Repeat only the lines from the one containing "attach(piece, body)" through the one containing "return side, direction.cross(side).normalized()", exactly as written, both ends included.

### Information shown
○ ○ ○
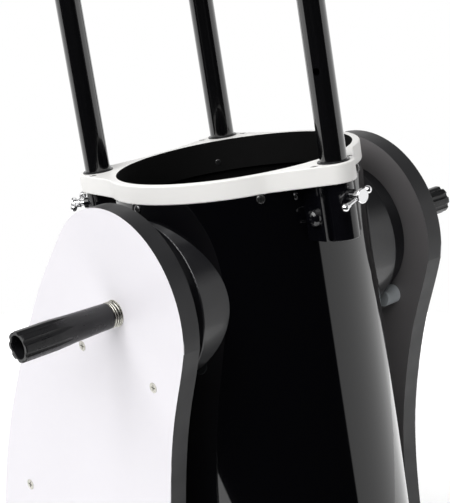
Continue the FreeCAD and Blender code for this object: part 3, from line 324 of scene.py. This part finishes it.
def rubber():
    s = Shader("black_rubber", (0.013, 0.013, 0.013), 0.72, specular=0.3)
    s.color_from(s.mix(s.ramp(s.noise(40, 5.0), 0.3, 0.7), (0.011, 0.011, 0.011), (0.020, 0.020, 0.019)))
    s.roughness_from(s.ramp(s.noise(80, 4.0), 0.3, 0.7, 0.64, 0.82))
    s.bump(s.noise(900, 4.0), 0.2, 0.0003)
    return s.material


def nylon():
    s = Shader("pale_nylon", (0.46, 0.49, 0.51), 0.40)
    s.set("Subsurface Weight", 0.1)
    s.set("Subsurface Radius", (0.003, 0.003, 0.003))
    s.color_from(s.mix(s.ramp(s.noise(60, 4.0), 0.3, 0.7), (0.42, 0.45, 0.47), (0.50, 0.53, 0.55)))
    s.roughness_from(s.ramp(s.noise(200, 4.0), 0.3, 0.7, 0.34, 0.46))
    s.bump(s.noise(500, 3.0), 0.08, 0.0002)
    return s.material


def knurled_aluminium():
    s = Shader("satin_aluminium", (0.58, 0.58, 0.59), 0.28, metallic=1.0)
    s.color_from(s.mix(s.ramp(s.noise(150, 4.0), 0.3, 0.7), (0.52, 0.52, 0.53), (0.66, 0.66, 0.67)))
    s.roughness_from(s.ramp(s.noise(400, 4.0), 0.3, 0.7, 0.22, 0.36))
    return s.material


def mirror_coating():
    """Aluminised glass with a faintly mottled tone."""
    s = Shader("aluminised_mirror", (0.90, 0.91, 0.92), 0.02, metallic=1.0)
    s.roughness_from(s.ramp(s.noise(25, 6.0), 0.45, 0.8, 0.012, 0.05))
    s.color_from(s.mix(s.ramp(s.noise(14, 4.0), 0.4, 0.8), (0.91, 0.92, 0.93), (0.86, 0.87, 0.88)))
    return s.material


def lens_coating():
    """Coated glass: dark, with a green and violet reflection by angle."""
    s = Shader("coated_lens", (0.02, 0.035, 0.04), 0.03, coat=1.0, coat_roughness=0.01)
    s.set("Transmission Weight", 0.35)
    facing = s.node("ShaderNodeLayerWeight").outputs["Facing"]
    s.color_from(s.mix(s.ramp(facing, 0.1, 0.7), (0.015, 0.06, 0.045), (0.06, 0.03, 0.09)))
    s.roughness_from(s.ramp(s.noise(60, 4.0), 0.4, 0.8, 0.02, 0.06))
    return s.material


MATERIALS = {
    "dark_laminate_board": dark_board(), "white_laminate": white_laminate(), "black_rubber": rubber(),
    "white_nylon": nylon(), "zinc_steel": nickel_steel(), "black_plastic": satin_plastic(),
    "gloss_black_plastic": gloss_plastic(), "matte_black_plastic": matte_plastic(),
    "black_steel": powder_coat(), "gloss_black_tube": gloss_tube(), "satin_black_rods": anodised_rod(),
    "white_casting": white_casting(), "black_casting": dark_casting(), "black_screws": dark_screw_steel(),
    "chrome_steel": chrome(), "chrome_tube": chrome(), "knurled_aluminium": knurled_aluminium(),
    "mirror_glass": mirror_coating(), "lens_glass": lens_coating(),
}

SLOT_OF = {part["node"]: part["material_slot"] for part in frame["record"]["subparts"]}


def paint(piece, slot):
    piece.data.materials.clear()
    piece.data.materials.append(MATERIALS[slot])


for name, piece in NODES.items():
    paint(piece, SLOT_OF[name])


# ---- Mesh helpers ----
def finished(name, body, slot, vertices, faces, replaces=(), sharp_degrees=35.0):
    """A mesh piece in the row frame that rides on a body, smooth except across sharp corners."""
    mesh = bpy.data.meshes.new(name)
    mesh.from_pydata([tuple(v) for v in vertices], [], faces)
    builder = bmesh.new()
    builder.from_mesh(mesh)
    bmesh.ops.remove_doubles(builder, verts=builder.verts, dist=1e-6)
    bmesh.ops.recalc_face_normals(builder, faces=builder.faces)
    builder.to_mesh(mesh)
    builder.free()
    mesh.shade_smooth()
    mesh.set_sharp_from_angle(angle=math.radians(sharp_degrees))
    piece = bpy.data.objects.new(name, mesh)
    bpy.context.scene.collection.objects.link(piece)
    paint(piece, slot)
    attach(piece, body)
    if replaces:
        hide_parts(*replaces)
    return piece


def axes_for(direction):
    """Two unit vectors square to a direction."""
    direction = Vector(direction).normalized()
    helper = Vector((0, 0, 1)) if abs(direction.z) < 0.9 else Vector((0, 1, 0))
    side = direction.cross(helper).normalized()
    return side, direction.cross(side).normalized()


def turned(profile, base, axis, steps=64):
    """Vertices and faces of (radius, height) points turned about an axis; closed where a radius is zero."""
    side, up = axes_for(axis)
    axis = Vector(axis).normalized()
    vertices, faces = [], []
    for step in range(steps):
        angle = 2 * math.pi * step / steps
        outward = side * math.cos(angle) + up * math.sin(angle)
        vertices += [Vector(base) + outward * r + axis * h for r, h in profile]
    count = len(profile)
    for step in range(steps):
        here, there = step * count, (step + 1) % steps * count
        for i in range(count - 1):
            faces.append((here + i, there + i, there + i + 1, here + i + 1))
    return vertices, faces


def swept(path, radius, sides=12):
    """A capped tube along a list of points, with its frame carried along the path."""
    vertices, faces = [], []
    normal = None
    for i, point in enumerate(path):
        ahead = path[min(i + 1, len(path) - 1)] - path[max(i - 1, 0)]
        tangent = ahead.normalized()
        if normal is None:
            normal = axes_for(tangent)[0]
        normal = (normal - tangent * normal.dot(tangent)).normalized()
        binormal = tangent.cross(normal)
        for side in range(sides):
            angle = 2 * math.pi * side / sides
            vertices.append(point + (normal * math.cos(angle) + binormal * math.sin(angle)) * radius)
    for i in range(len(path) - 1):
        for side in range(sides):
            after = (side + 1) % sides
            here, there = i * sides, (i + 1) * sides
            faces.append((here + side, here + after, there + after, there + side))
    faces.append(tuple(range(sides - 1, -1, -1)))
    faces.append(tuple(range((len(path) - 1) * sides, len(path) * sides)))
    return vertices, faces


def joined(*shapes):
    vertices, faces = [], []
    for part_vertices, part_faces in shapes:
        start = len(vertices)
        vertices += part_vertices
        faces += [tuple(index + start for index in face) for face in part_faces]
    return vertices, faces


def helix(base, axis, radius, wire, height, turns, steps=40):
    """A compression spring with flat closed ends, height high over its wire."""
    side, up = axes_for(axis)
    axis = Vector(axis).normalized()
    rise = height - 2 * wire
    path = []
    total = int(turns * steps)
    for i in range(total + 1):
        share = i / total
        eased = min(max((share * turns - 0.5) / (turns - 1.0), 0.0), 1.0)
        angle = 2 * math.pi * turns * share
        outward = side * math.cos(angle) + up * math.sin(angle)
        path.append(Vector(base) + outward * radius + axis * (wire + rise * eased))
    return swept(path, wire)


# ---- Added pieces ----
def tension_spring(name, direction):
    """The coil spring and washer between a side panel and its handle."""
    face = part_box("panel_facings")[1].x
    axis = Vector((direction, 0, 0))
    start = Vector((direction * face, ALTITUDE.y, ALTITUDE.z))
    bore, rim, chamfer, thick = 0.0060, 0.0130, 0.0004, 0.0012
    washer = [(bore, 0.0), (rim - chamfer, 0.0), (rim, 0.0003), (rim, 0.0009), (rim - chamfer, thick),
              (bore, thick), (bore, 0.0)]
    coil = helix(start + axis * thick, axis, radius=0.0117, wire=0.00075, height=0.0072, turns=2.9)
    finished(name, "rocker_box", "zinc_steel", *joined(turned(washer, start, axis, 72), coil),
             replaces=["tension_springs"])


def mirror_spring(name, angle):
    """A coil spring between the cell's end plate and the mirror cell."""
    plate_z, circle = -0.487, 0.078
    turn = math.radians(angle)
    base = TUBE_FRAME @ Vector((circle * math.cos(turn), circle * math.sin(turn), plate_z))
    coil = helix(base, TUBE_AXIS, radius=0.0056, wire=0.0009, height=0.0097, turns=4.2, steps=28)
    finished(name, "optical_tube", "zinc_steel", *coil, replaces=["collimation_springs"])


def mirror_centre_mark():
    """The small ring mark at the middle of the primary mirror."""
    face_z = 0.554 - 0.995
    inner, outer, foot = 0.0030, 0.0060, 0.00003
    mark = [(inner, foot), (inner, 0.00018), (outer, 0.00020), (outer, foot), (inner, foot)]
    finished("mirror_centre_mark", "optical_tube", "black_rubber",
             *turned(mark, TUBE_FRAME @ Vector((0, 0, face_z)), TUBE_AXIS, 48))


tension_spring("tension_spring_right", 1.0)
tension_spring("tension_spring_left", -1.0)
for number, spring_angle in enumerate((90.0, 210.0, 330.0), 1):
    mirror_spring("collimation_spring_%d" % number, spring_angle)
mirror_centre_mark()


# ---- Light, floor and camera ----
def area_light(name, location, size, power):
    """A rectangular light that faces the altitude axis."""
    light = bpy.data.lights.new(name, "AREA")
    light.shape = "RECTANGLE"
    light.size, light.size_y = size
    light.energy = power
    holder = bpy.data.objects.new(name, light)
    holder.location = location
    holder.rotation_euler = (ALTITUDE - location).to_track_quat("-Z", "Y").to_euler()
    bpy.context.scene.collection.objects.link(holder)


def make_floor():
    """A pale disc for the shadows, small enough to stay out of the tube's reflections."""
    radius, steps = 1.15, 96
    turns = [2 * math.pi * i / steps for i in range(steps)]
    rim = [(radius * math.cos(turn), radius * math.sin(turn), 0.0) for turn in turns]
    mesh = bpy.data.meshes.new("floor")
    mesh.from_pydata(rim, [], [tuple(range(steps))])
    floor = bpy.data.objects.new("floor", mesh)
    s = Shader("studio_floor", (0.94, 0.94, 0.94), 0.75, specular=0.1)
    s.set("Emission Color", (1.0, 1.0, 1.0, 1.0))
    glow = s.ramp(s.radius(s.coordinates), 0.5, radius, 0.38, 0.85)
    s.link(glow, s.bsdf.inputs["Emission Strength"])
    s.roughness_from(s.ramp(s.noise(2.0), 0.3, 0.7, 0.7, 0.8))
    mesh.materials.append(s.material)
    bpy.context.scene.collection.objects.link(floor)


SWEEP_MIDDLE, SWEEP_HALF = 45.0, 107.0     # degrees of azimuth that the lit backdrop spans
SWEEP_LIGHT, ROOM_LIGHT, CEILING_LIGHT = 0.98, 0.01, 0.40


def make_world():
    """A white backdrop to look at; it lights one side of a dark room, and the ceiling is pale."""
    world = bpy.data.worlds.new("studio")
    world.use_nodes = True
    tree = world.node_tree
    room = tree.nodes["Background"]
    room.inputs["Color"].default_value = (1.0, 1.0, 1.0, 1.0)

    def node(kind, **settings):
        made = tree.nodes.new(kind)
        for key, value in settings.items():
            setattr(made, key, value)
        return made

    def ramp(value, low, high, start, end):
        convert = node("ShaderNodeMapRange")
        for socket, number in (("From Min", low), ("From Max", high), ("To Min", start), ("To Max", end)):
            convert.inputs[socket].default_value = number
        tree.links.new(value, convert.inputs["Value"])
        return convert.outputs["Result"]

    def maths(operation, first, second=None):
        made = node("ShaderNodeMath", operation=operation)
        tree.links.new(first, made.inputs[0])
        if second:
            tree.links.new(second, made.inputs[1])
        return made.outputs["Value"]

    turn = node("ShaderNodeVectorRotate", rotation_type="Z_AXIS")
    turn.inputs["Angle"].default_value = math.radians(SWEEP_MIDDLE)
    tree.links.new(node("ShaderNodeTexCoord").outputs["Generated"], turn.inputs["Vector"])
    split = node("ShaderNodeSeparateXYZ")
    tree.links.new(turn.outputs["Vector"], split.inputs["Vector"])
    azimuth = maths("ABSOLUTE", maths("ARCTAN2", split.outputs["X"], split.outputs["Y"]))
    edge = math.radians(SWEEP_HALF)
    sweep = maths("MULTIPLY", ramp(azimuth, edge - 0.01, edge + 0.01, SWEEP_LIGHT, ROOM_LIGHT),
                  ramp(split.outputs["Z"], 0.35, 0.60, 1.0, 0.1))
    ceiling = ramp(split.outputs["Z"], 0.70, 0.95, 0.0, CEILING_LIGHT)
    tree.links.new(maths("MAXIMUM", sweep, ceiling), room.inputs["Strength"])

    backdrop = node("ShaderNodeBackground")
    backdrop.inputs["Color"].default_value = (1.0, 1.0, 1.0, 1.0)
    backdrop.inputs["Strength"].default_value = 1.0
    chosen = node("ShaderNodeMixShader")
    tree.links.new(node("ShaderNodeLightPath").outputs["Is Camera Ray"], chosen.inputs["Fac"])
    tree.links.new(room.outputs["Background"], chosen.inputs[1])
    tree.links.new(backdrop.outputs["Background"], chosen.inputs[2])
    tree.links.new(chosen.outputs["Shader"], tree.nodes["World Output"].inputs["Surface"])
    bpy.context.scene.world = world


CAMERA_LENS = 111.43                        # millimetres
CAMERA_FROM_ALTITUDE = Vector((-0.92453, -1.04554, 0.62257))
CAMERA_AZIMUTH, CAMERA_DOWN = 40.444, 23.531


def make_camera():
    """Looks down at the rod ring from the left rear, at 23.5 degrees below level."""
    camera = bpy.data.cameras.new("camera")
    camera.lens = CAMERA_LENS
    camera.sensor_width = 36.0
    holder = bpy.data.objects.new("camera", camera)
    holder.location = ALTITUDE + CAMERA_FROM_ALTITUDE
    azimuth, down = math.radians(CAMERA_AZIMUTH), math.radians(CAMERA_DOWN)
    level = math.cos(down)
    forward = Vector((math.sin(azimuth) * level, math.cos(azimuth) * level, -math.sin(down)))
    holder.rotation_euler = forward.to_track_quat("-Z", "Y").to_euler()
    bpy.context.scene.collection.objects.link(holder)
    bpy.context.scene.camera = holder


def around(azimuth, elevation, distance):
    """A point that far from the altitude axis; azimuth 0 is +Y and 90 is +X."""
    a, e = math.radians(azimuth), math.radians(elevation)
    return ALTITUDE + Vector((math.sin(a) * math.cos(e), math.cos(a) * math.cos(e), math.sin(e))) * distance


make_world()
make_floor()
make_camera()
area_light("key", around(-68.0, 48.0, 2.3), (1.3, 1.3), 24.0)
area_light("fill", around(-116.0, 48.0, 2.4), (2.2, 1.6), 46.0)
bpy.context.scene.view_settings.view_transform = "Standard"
○ ○ ○
### Answer in full
    attach(piece, body)
    if replaces:
        hide_parts(*replaces)
    return piece


def axes_for(direction):
    """Two unit vectors square to a direction."""
    direction = Vector(direction).normalized()
    helper = Vector((0, 0, 1)) if abs(direction.z) < 0.9 else Vector((0, 1, 0))
    side = direction.cross(helper).normalized()
    return side, direction.cross(side).normalized()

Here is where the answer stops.